### Goal
Reproduce the lines from the one bearing "The build123d and" through the one bearing "((RIGHT_OUT, FRONT_REAR +", inclusive. Copy them exactly; include no other line.

##### Material supplied #####

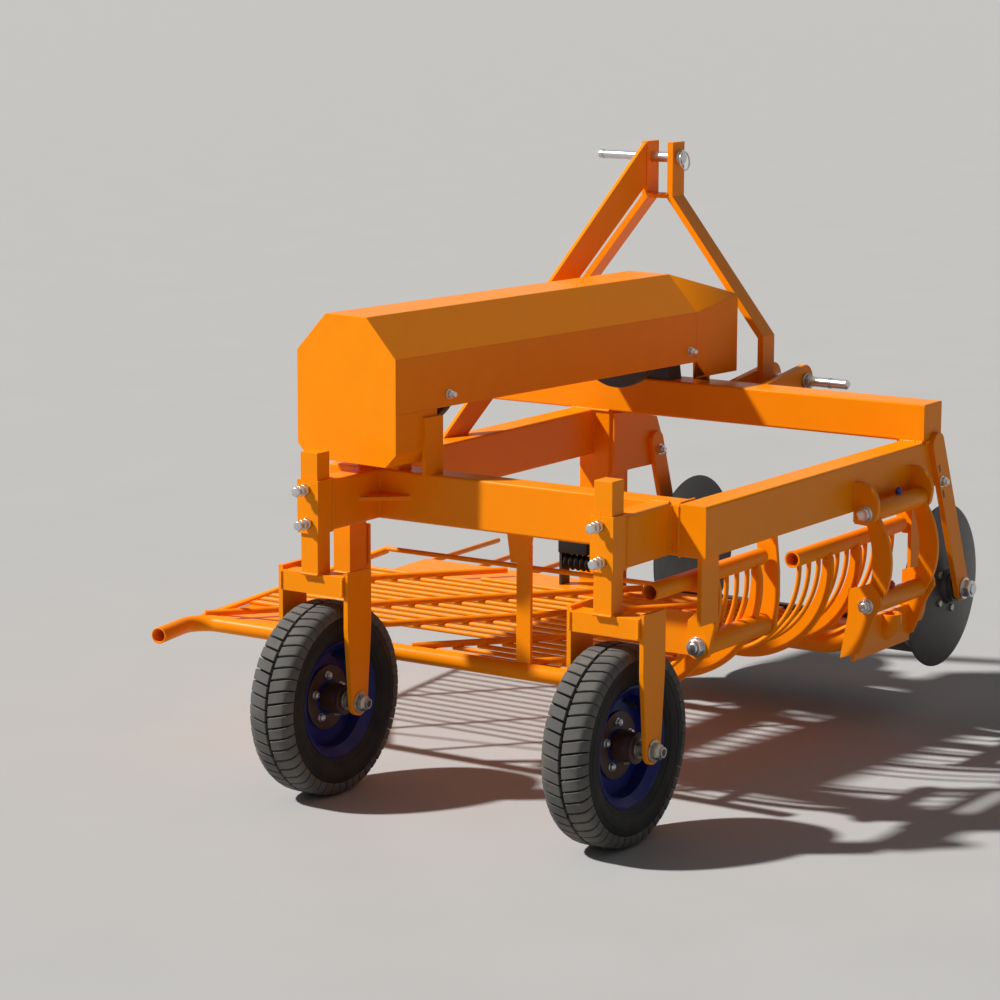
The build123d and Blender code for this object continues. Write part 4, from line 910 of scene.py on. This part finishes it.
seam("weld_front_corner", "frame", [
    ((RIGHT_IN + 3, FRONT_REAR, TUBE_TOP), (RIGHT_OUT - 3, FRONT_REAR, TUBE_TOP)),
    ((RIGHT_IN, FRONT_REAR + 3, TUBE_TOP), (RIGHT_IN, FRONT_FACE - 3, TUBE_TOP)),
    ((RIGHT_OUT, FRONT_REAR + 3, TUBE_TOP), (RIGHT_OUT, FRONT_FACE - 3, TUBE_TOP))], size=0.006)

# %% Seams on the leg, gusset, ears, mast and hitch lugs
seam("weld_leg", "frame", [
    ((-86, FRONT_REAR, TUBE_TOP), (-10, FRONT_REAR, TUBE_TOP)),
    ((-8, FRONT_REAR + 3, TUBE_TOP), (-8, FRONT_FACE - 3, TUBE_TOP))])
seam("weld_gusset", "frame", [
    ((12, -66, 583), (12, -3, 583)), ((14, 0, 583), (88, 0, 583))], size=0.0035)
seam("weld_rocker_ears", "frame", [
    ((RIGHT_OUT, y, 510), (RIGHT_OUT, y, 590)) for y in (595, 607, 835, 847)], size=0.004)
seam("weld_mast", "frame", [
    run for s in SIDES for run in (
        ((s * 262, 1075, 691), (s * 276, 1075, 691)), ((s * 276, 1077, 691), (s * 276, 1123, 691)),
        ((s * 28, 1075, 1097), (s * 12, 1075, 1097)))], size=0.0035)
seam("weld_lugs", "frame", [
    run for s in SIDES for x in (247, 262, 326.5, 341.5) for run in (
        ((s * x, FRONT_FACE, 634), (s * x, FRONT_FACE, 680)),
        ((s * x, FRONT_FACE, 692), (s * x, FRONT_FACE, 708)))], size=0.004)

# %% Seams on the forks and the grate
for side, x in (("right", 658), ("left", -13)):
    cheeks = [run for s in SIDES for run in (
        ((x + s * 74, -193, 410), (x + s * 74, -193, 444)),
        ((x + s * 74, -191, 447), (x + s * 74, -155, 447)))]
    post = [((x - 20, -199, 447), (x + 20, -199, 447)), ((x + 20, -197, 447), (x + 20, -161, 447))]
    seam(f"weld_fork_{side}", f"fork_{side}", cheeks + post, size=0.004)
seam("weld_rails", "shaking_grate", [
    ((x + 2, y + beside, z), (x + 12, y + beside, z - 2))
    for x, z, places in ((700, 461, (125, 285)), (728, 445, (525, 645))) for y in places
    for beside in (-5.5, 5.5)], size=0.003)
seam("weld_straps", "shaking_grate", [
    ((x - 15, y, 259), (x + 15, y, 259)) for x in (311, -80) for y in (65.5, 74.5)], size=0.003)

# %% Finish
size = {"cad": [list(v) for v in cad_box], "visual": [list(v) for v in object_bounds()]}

#####
##### Material supplied #####

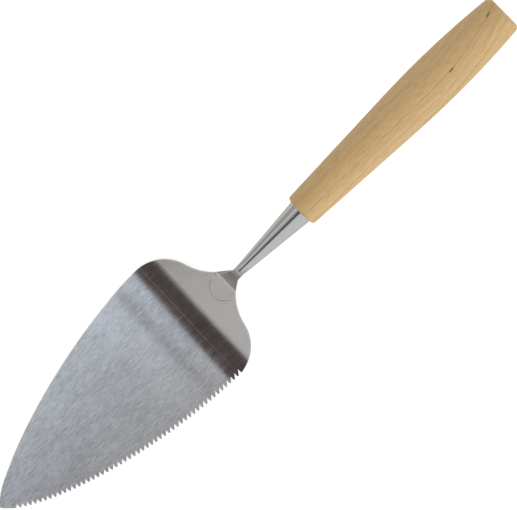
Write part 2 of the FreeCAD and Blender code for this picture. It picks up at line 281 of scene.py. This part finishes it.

#####

### Answer for this exercise
The build123d and Blender code for this object continues. Write part 4, from line 910 of scene.py on. This part finishes it.
seam("weld_front_corner", "frame", [
    ((RIGHT_IN + 3, FRONT_REAR, TUBE_TOP), (RIGHT_OUT - 3, FRONT_REAR, TUBE_TOP)),
    ((RIGHT_IN, FRONT_REAR + 3, TUBE_TOP), (RIGHT_IN, FRONT_FACE - 3, TUBE_TOP)),
    ((RIGHT_OUT, FRONT_REAR + 3, TUBE_TOP), (RIGHT_OUT, FRONT_FACE - 3, TUBE_TOP))], size=0.006)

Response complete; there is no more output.